A Cyclopaedia of Female Biography/Paulina, wife of Saturninus

4120943A Cyclopaedia of Female Biography — Paulina, wife of Saturninus

PAULINA,

A Roman lady of exquisite beauty, and great wealth and virtue, lived in the reign of Tiberius, about the year 30. She was married to Saturninus, a husband worthy of her. Decius Mundus, a Roman knight, fell desperately in love with her, and tried every means, in vain, to obtain her affections. He even offered her two hundred thousand drachmæ. At length Ide, a female domestic of his father's, offered to enable him to accomplish his object for fifty thousand drachmæ, which he gave her.

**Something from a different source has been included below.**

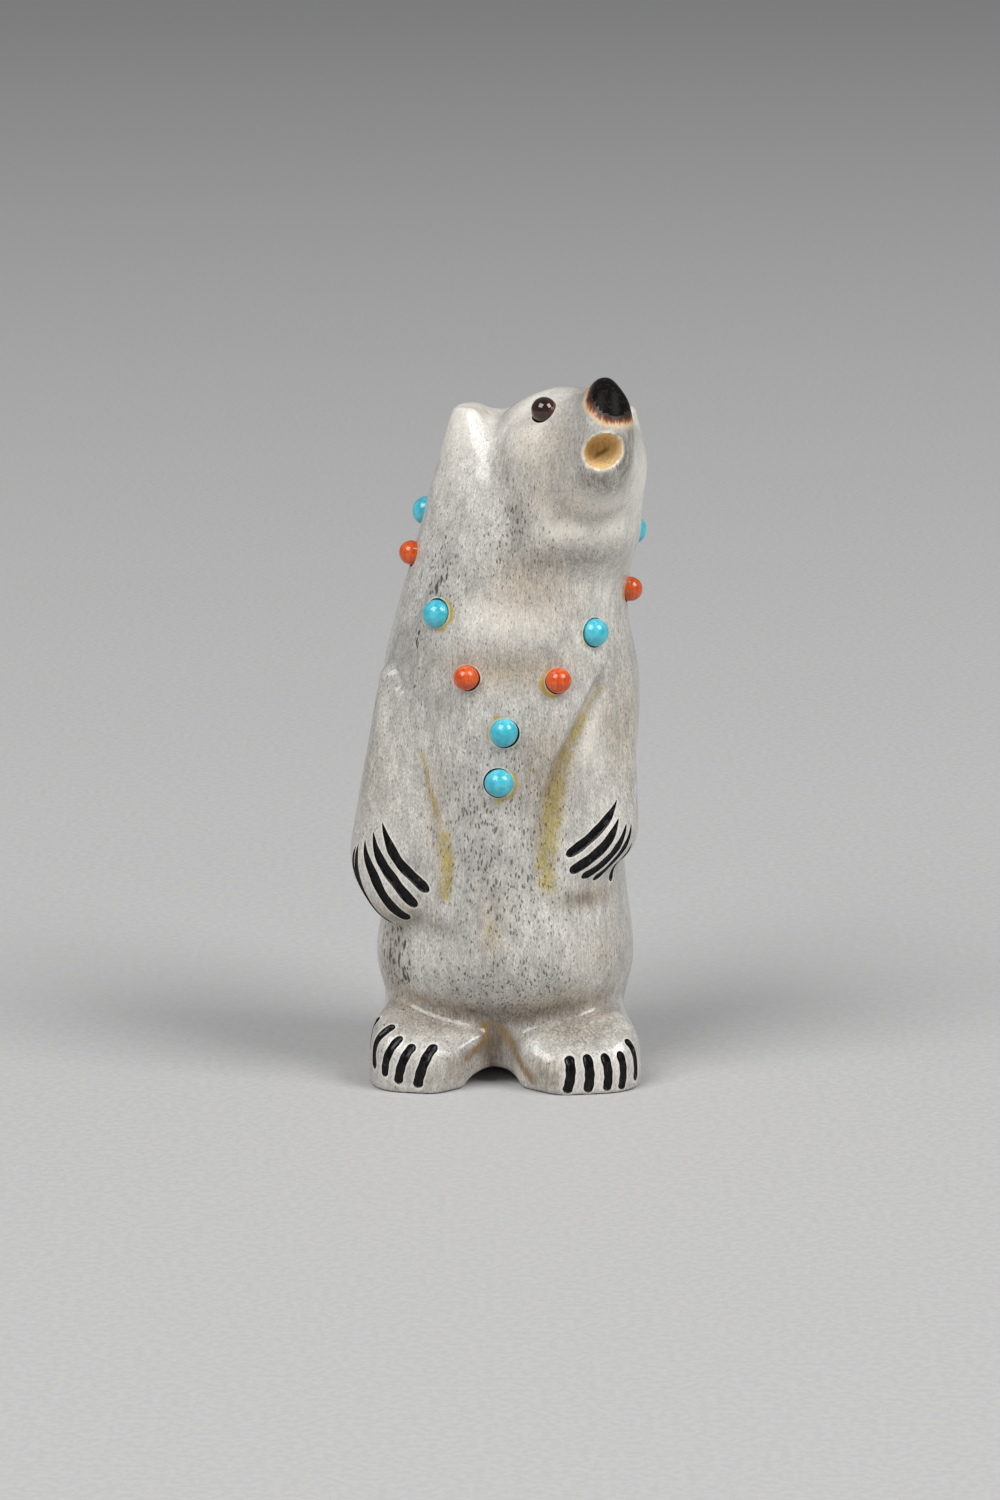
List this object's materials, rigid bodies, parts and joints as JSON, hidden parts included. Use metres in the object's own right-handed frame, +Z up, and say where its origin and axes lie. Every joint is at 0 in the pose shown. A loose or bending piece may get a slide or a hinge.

This woman, knowing Paulina's great veneration for Isis, bribed several of the priests of this goddess, who went to Paulina, and told her that the god Anubis was passionately enamoured of her, and that she must visit him. Elated with this honour, Paulina communicated the desire to her husband, who, confiding in her virtue, cheerfully granted the request. She went to the temple, and, being shut up in the dark, Mundas was introduced to her as Anubis. Upon the third day after this, Mundos met Paulina, and, in a keen and sarcastic speech, ridiculed her for her credulity, and informed her of her mistake. Paulina, in the greatest distress, hastened to her husband, and urged him vehemently not to suffer such an indignity to pass unpunished. Saturninus appealed to Tiberius, who caused Ide and the priests of Isis to be crucified for sacrilege, the temple of Isis to be thrown down, and her statue cast into the Tiber. Mundus was simply banished.